As they continue with this fight for their freedom to sell legal and constitutionally protected products, no doubt they just wish our men and women in black robes would be neutral arbiters of justice—that they’d be nothing more than physical embodiments of Lady Justice who wears her blindfold securely and holds those scales of justice evenly in her left hand while holding a sword against the ground in her right. She is the Roman god of justice and a statue of her stands in front of the U.S. Supreme Court—and in front of courts in many parts of the world.

When at their best, judges do represent this ideal by interpreting the law, and always being careful not to write law from the bench.

But, as these plaintiffs in California know too well, we are continually forced away from these ideals and into the political realities of today. The Left side of politics cares little for judicial restraint. The judges they nominate too often put their thumbs on the scales of justice.

This is perhaps the biggest reason why the last election was so important. The Washington Post recently added up the vacancies in the federal court system and determined that there are currently more than 100 openings to be filled on federal courts, including an empty seat on the U.S. Supreme Court and perhaps more to come. President-elect Donald Trump will have an opportunity to protect freedom by nominating good judges all across the court system.

This will have many regional and local ramifications. In that California gun-store restriction, for example, last May a majority of justices ruled that the Second Amendment protects the right to open a gun store to sell legal products legally, but a judge dissented; he called the suit “a mundane zoning dispute dressed up as a Second Amendment challenge.”

The Second Amendment is “mundane”? Even the politicians who passed this law didn’t frame this regulation as mundane. They claim it is necessary to curb gun violence. Of course, this method has been proven wrong again and again. Inhibiting law-abiding citizens from purchasing guns in no way inhibits criminals from obtaining guns on the black market—all such laws do is make it harder and more expensive for those who follow the laws to purchase firearms for sport or self-defense.

In the bigger picture, justices throughout the federal court system have been calling each other out since the Supreme Court’s Heller decision in 2008. President-elect Trump now has the opportunity to protect our freedom by nominating a justice to the U.S. Supreme Court who will interpret the law, not write it from the bench.
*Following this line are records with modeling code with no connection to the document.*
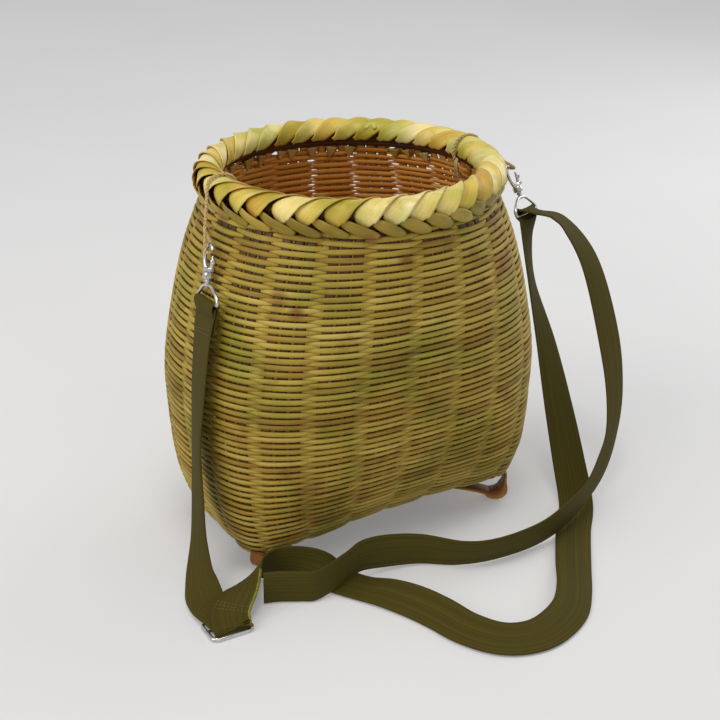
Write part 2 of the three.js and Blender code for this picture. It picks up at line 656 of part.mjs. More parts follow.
for (const [name, rows] of Object.entries(STRAP_RUNS)) addMesh(name, webbing(rows), "webbing");

// Slider: a flat frame with a middle bar, lying under the strap's turn
function slider() {
  const bar = (width, length, x, y) =>
    new THREE.BoxGeometry(width, length, SLIDER_BAR).translate(x, y, SLIDER_BAR / 2);
  const sideX = (SLIDER_WIDTH - SLIDER_BAR) / 2;
  const endY = (SLIDER_LENGTH - SLIDER_BAR) / 2;
  return joined([
    bar(SLIDER_BAR, SLIDER_LENGTH, -sideX, 0),
    bar(SLIDER_BAR, SLIDER_LENGTH, sideX, 0),
    bar(SLIDER_WIDTH, SLIDER_BAR, 0, -endY),
    bar(SLIDER_WIDTH, SLIDER_BAR, 0, 0),
    bar(SLIDER_WIDTH, SLIDER_BAR, 0, endY),
  ]);
}

const turnEnd = routePoint(STRAP_RUNS.strap_left_run.at(-1));
const sliderMesh = addMesh("slider", slider(), "nickel");
sliderMesh.position.set(turnEnd.x, turnEnd.y + 7, 0.1);

export default creel;
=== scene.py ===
"""Woven bamboo fishing creel: split-bamboo basket, braided rim, webbing strap with snap hooks.

The frame is the part's own: metres, +Z up, X along the basket's long side, front towards -Y.
Shapes below are worked out in millimetres and turned to metres as their mesh is made.
"""

import math
import random

import bmesh
import bpy
import numpy as np
from mathutils import Matrix, Vector


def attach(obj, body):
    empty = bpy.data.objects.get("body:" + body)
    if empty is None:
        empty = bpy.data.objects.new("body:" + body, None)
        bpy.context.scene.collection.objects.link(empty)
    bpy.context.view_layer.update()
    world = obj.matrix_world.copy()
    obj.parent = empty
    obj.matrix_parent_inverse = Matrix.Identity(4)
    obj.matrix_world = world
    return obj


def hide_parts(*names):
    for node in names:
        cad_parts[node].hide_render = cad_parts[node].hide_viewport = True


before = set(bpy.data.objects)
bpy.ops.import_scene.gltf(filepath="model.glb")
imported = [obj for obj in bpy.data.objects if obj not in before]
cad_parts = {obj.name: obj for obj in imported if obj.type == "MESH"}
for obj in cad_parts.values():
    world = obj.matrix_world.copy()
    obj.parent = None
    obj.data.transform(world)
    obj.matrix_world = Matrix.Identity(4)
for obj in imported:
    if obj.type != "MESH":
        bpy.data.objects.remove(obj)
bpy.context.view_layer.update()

MM = 0.001
rng = random.Random(11)

# Sizes, in millimetres
RIM_HEIGHT = 256.0
MOUTH_RADIUS = 94.5
ROLL_RADIUS = 8.3
ROLL_RELIEF = 0.7
BELLY_LENGTH = 258.0
BELLY_WIDTH = 2 * (MOUTH_RADIUS + ROLL_RADIUS)
BASE_LENGTH = 216.0
BASE_WIDTH = 124.0
WALL = 3.0
FLOOR_HEIGHT = 25.0
EDGE_CORNER = 15.0
EDGE_END = 17.0
EDGE_FRONT = 25.0
EDGE_SLOPE = 5.5
DRAPE_END = 0.4
SEAT_GAP = 0.3
WALL_TOP = RIM_HEIGHT - ROLL_RADIUS - ROLL_RELIEF - SEAT_GAP
WARP_PAIRS = 21
WEFT_TURNS = 99
STRAP_WIDTH = 25.0
STRAP_THICKNESS = 1.5

# Camera
CAMERA_AT = (-449.2, -801.5, 533.5)
CAMERA_TARGET = (8.0, 0.0, 113.0)
LENS = 70.65
SENSOR_WIDTH = 36.0


def make_camera():
    data = bpy.data.cameras.new("camera")
    data.lens = LENS
    data.sensor_width = SENSOR_WIDTH
    data.clip_end = 20.0
    camera = bpy.data.objects.new("camera", data)
    at, target = Vector(CAMERA_AT) * MM, Vector(CAMERA_TARGET) * MM
    camera.location = at
    camera.rotation_euler = (target - at).to_track_quat("-Z", "Y").to_euler()
    bpy.context.collection.objects.link(camera)
    bpy.context.scene.camera = camera


make_camera()


# Materials
def linear(hex_colour):
    """sRGB hex to the linear colour a shader takes"""
    channels = [int(hex_colour[i : i + 2], 16) / 255 for i in (1, 3, 5)]
    return [c / 12.92 if c <= 0.04045 else ((c + 0.055) / 1.055) ** 2.4 for c in channels] + [1.0]


def node(tree, kind, settings, output=0):
    """Adds a node and gives one of its outputs. A setting is a property of the node, or one
    of its inputs by name or number, which a socket is linked to. "stops" fill a colour ramp."""
    made = tree.nodes.new(kind)
    for key, value in settings.items():
        if key == "stops":
            elements = made.color_ramp.elements
            while len(elements) < len(value):
                elements.new(0.5)
            for element, (place, colour) in zip(elements, value):
                element.position = place
                element.color = linear(colour)
        elif isinstance(key, str) and key[0].islower():
            setattr(made, key, value)
        elif isinstance(value, bpy.types.NodeSocket):
            tree.links.new(value, made.inputs[key])
        else:
            made.inputs[key].default_value = value
    return made.outputs[output]


def new_material(name, settings):
    material = bpy.data.materials.new(name)
    material.use_nodes = True
    shader = material.node_tree.nodes["Principled BSDF"]
    for key, value in settings.items():
        shader.inputs[key].default_value = value
    return material, material.node_tree


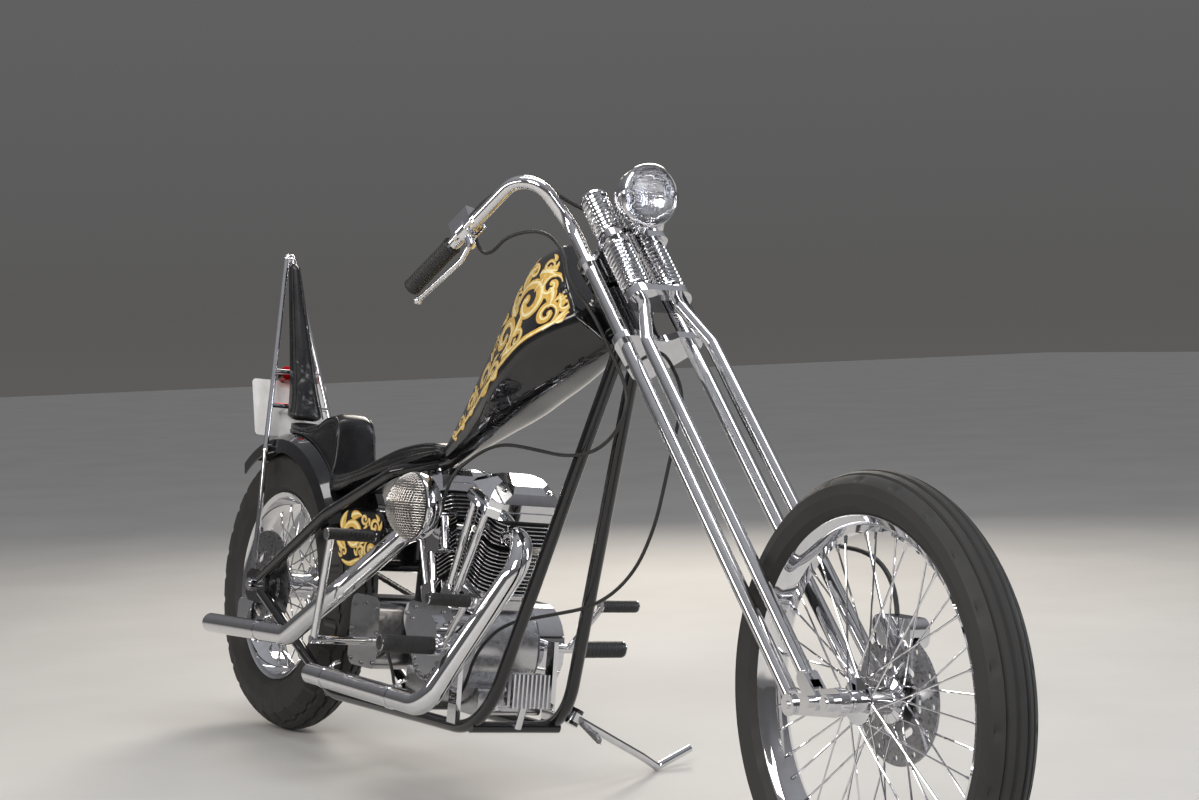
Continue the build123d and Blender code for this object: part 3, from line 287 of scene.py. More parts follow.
def noise(nodes, links, scale, detail=4.0, roughness=0.55):
    """The value of a noise texture fixed to the piece in metres."""
    texture = nodes.new("ShaderNodeTexNoise")
    put(texture, Scale=scale, Detail=detail, Roughness=roughness)
    links.new(nodes.new("ShaderNodeTexCoord").outputs["Object"], texture.inputs["Vector"])
    return texture.outputs["Fac"]


def spread(nodes, links, source, low, high):
    """Maps a noise's value onto a range."""
    span = nodes.new("ShaderNodeMapRange")
    put(span, From_Min=CLOUD_SPAN[0], From_Max=CLOUD_SPAN[1], To_Min=low, To_Max=high)
    links.new(source, span.inputs["Value"])
    return span.outputs["Result"]


def tinted(nodes, links, source, dark, light):
    """Maps a noise's value onto two colours."""
    ramp = nodes.new("ShaderNodeValToRGB")
    for stop, position, colour in zip(ramp.color_ramp.elements, TINT_SPAN, (dark, light)):
        stop.position = position
        stop.color = (*colour, 1.0)
    links.new(source, ramp.inputs["Fac"])
    return ramp.outputs["Color"]


def bumped(nodes, links, main, height, strength, distance):
    """A bump from a height, in metres."""
    bump = nodes.new("ShaderNodeBump")
    put(bump, Strength=strength, Distance=distance)
    links.new(height, bump.inputs["Height"])
    links.new(bump.outputs["Normal"], main.inputs["Normal"])


def clouded(name, dark, light, low, high, scale):
    """A new material whose colour and roughness vary over the surface."""
    material, nodes, links, main = shader(name)
    cloud = noise(nodes, links, scale)
    links.new(tinted(nodes, links, cloud, dark, light), main.inputs["Base Color"])
    links.new(spread(nodes, links, cloud, low, high), main.inputs["Roughness"])
    return material, nodes, links, main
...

In one example, in February 2014 the Ninth Circuit Court of Appeals confirmed that the Second Amendment protects an individual right to carry firearms for self-defense in public. The decision came in Peruta v. San Diego County. At the time, the majority opinion in Peruta said, “We are called upon to decide whether a responsible, law-abiding citizen has a right under the Second Amendment to carry a firearm in public for self-defense.” Though the court initially ruled that the Second Amendment protects the right to carry a gun, the court reheard the case en banc and ruled that “there is no Second Amendment right for members of the general public to carry concealed firearms in public.”
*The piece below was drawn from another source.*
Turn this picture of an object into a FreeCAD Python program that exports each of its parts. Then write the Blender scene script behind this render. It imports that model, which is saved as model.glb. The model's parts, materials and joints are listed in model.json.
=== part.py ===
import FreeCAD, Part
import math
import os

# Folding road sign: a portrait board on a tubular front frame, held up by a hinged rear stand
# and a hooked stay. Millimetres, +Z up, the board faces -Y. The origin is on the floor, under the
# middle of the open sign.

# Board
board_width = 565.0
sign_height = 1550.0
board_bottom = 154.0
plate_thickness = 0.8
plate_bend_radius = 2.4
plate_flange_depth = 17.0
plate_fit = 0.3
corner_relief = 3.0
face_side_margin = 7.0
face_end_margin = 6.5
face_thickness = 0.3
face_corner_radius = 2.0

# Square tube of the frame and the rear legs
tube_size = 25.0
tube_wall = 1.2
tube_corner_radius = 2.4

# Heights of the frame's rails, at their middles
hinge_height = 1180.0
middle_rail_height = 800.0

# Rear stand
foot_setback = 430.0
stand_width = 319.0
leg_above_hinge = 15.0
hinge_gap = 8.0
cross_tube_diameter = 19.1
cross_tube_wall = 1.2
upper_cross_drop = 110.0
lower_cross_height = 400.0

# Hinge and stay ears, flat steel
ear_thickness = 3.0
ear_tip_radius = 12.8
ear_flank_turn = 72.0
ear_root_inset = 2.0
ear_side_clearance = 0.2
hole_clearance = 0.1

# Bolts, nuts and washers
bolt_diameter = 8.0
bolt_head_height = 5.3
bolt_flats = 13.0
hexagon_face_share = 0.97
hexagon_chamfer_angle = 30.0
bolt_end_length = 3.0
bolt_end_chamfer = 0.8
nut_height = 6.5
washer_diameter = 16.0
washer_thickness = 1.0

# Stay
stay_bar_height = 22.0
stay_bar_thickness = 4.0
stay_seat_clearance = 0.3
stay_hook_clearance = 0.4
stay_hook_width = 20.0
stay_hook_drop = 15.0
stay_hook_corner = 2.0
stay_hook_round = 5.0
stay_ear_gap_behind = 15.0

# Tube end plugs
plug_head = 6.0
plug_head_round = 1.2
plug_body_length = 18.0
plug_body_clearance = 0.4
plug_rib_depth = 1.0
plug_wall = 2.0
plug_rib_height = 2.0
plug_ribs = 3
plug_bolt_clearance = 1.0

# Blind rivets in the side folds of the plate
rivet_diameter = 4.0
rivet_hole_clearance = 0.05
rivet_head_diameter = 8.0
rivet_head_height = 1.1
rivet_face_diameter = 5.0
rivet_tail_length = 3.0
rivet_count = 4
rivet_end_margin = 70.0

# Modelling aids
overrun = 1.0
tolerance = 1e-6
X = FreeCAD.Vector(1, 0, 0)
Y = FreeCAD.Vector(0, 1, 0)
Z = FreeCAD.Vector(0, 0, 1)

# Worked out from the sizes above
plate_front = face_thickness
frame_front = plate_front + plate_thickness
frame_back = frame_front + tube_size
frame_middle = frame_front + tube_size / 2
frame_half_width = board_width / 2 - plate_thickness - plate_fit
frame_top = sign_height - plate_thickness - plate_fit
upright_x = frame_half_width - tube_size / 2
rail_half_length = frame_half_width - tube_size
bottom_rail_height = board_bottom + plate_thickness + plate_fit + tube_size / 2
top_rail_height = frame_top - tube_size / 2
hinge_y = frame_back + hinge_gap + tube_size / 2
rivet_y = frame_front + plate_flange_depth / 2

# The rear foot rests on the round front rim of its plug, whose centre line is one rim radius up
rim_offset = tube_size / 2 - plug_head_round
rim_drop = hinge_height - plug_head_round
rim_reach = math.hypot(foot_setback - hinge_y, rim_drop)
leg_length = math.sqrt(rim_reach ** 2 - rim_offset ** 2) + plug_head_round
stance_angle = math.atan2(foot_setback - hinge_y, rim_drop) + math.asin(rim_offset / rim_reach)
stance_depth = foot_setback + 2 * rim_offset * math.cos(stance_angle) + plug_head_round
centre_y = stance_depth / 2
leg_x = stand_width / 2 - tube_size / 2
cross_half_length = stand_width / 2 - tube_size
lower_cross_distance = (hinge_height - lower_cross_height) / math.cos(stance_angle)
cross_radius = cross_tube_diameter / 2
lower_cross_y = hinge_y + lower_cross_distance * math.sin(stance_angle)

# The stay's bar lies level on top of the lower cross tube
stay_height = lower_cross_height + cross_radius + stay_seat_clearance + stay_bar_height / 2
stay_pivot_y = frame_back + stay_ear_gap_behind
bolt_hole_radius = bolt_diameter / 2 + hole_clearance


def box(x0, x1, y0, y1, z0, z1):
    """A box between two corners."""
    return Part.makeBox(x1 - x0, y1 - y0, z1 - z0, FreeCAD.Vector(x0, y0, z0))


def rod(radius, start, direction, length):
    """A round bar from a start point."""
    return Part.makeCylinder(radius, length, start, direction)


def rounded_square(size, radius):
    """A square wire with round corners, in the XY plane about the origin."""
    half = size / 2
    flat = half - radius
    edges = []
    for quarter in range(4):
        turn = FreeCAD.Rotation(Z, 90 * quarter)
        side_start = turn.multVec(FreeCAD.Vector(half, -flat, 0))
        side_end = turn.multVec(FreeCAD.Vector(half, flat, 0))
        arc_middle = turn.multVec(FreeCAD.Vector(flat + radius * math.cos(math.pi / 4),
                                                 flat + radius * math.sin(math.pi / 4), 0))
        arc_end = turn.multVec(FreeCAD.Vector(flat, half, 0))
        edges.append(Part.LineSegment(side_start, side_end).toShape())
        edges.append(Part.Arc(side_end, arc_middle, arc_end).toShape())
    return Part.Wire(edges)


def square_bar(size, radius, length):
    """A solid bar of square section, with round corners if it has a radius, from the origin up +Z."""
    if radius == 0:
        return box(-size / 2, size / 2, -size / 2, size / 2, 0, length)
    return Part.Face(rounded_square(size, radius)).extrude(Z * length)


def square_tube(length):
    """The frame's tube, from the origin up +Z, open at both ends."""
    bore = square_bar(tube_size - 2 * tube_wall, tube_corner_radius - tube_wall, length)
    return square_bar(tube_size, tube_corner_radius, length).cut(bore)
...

The original Ninth Circuit ruling in Peruta had noted the many disagreements taking place in the courts over the Second Amendment: “Our reading of the Second Amendment is akin to the Seventh Circuit’s interpretation … and at odds with the approach of the Second, Third, and Fourth Circuits…. We are unpersuaded by the decisions of the Second, Third, and Fourth Circuits for several reasons. First, contrary to the approach in Heller, all three courts declined to undertake a complete historical analysis of the scope and nature of the Second Amendment right outside the home …. As a result, they misapprehend both the nature of the Second Amendment right and the implications of state laws that prevent the vast majority of responsible, law-abiding citizens from carrying in public for lawful self-defense purposes.”

Such is the fight for freedom now taking place in many courts. Some of these cases will likely, at some point, make their way to the U.S. Supreme Court.

President-elect Trump now has the opportunity to protect our freedom by nominating a justice to the U.S. Supreme Court who will interpret the law, not write it from the bench. Even so, this is hardly the end of the fight for freedom at the judicial level, but simply a battle won in the direction of freedom.